Lewis and Wolk would agree with pipe smoker Albert Einstein, who said, “I believe that pipe smoking contributes to a somewhat calm and objective judgment in all human affairs.” The federal government, on the other hand, would not. With a simple stroke of the legislative pen, fine tobacconists could be out of business forever.

A quick guide to pipe smoking

For those with an interest in trying out a pipe, there are a few basic guidelines that will remove a bit of the Sherlock Holmes-ian mystery:

When starting out, Lewis recommends a corncob pipe. Not just for snowmen, a corncob can be purchased for less than $10 and will smoke as well as a briar pipe — even if it won’t last 20 years. There is a wide variety of aromatic (flavored) and nonaromatic pipe tobacco available at either Stogies or Lewis, and you should smell a number of different types until you find one that strikes your fancy. Less-roasted Virginias are often lighter in body and flavor — a nice way for beginners to get a feel for real tobacco.
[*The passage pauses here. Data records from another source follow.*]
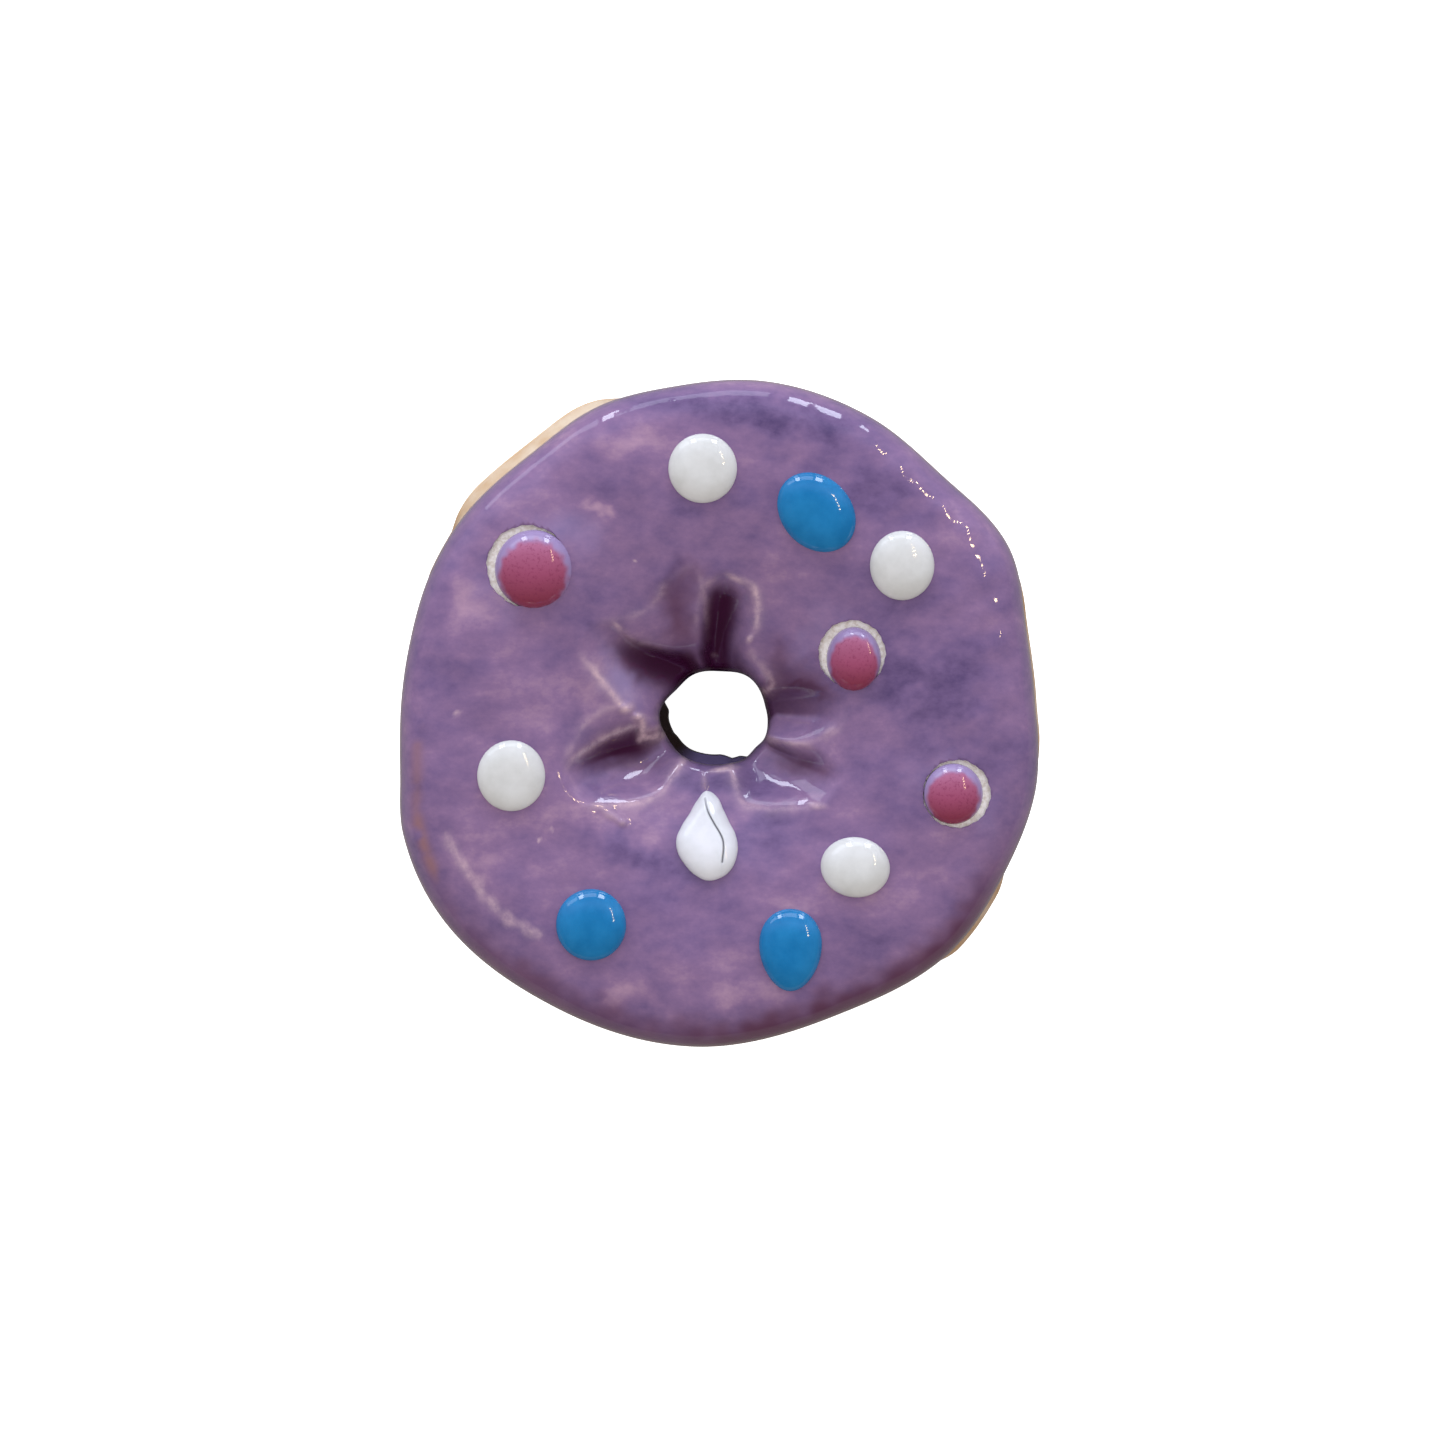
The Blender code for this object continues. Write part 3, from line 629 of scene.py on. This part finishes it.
def glazeMaterial():
    # Brushed purple glaze, fired glossy: cloudy where it lies thick, pink and pale where it breaks thin, and
    # wine dark where it pools, with painted shade in the folds, at the front rim and in spots, and a painted
    # sheen on one fold's wall
    material, tree, shader, place = startMaterial("brushedPurpleGlaze")
    brushed = addNode(tree, "ShaderNodeMapping", {}, {"Vector": place, "Scale": (0.7, 1.0, 1.0)}).outputs[0]
    cloud = addNoise(tree, brushed, size=11, detail=5.0, roughness=0.6, distortion=0.4)
    cloud = addRange(tree, cloud, toLow=0.2, toHigh=0.8)
    mottle = addNoise(tree, brushed, size=3, detail=4.0, roughness=0.65)
    plain = addNode(tree, "ShaderNodeMix", {"data_type": "FLOAT"}, {0: 0.4, 2: cloud, 3: mottle}).outputs[0]
    tone = addMath(tree, "MULTIPLY_ADD", readAttribute(tree, "tone"), 0.15, plain)
    colour = addRamp(tree, tone, [(0.26, "#55446B"), (0.42, "#776087"), (0.56, "#8E7093"), (0.78, "#BC98AA")])
    haze = addMath(tree, "MULTIPLY", readAttribute(tree, "haze"), 0.35)
    colour = mixColours(tree, haze, colour, "#A798C2")
    # The ochre line, then painted shade in wine and in the pooled glaze's dark
    for name, tint in (("ochre", "#9A6F6C"), ("wine", "#5F3A50"), ("pool", "#3A0F30")):
        colour = mixColours(tree, readAttribute(tree, name), colour, tint)
    flecks = addNoise(tree, place, size=1.6, detail=4.0, roughness=0.75)
    flecks = addRange(tree, flecks, fromLow=0.35, fromHigh=0.6, toLow=0.45)
    crest = addMath(tree, "MULTIPLY", readAttribute(tree, "crest"), flecks)
    colour = mixColours(tree, crest, colour, "#D8B8BE")
    peel = addNoise(tree, place, size=2.2, detail=2.0)
    tree.links.new(colour, shader.inputs["Base Color"])
    tree.links.new(addBump(tree, peel, 0.12, 0.35), shader.inputs["Normal"])
    shader.inputs["Roughness"].default_value = 0.05
    shader.inputs["IOR"].default_value = 1.52
    return material


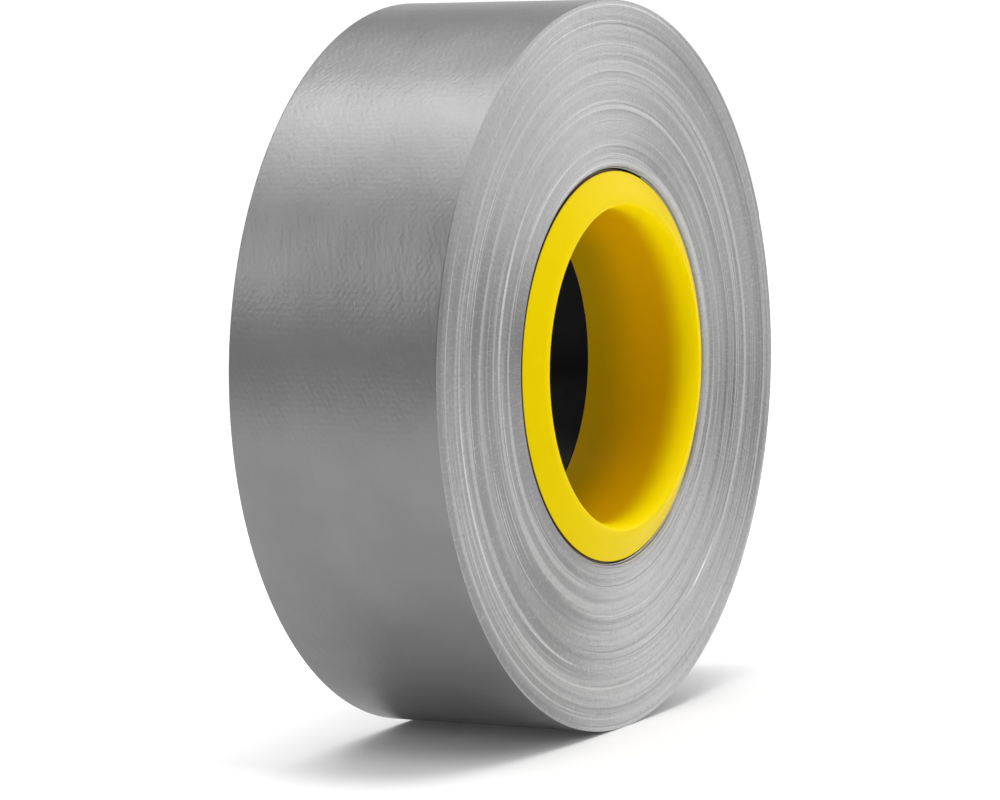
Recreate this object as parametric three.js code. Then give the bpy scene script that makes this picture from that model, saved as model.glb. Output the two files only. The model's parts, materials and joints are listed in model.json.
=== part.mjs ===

You will also need to buy a “tamp” — found for $1 or less at most places — which is a  small metal tool that has a flattened, coin-like end that will help pack the tobacco. The hardest part of smoking is packing a bowl that is neither too tight (air can’t get through and it will be very difficult to pull) nor too loose (it will burn away too fast), so here’s an easy-to-remember method:

Loosely fill the bowl to the brim with your leaf, then lightly pack the tobacco until the top sits halfway down the bowl. Fill the bowl again, very loosely, until it mounds a little over the top. Pack this level down a little more firmly to the bowl’s three-quarter mark. Finally, fill the bowl with as much as you can mound without spilling everywhere, and pack down firmly until it is just under the bowl’s lip.

When you light the bowl, keep in mind that it will take a couple of cycles to glow fully. While puffing quickly through the mouthpiece, draw the flame in a circle around the bowl’s top. This will start to char the tobacco and will make it expand above the top of the bowl; tamp it down to level again. Repeat, and it should start a good ash over the top. After another tamp and light, the bowl should be good to go. Make sure to keep tamping the ash down as you smoke, and the bowl should puff all the way down without a problem.

Remember to keep it an occasional celebration, and enjoy!